We advise the LBRuT that they need to upgrade their expertise in assessing engineering proposals at planning stage and urgently to tighten their monitoring of excavations so that poor, inconsiderate or dangerous engineering can be identified before consent is given and breaches of planning conditions better understood & penalised (and if necessary, work halted).
We propose that any contractors/engineers/architects who violate planning conditions on Health & Safety, disruption, noise, dirt, obstruction of highways, working hours etc be automatically disqualified from being involved in further planning applications. This, in one stroke, would improve the quality of the works undertaken and begin a far better level of protection for residents from the adverse affects of development, since currently contractors and owner-developers have no reason to fear temporary pauses in works, nor fines, the value of which is small change for developments worth hundreds of thousands of pounds.
We suggest that the Secretary of State for Communities and Local Government, in the spirit of the Localism Act 2011, announce that he/she will not henceforth overrule local councils on planning appeal matters specifically in cases of private residential development.
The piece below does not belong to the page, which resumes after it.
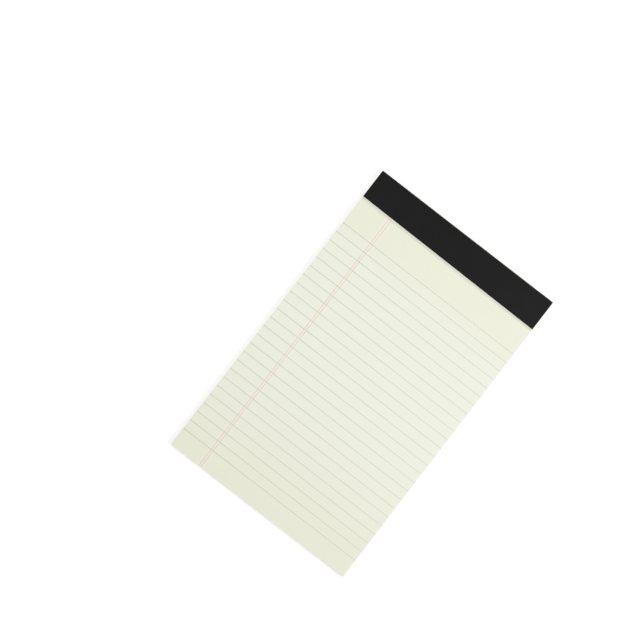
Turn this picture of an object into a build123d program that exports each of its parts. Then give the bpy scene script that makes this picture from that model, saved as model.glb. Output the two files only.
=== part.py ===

Overnight this would embolden Councils, currently nervous of the cost and time involved in defending their decision at appeal, to begin refusing permissions on a case by case basis.
We request that the Mayor of London act upon the unanimous all-party motion of the London Assembly on 5th March 2014, calling on the Mayor “to revise the FALP to include a specific policy against inappropriate basement development” and “to develop a specific policy that ensures London’s subterranean landscape development does not blight resident’s lives.”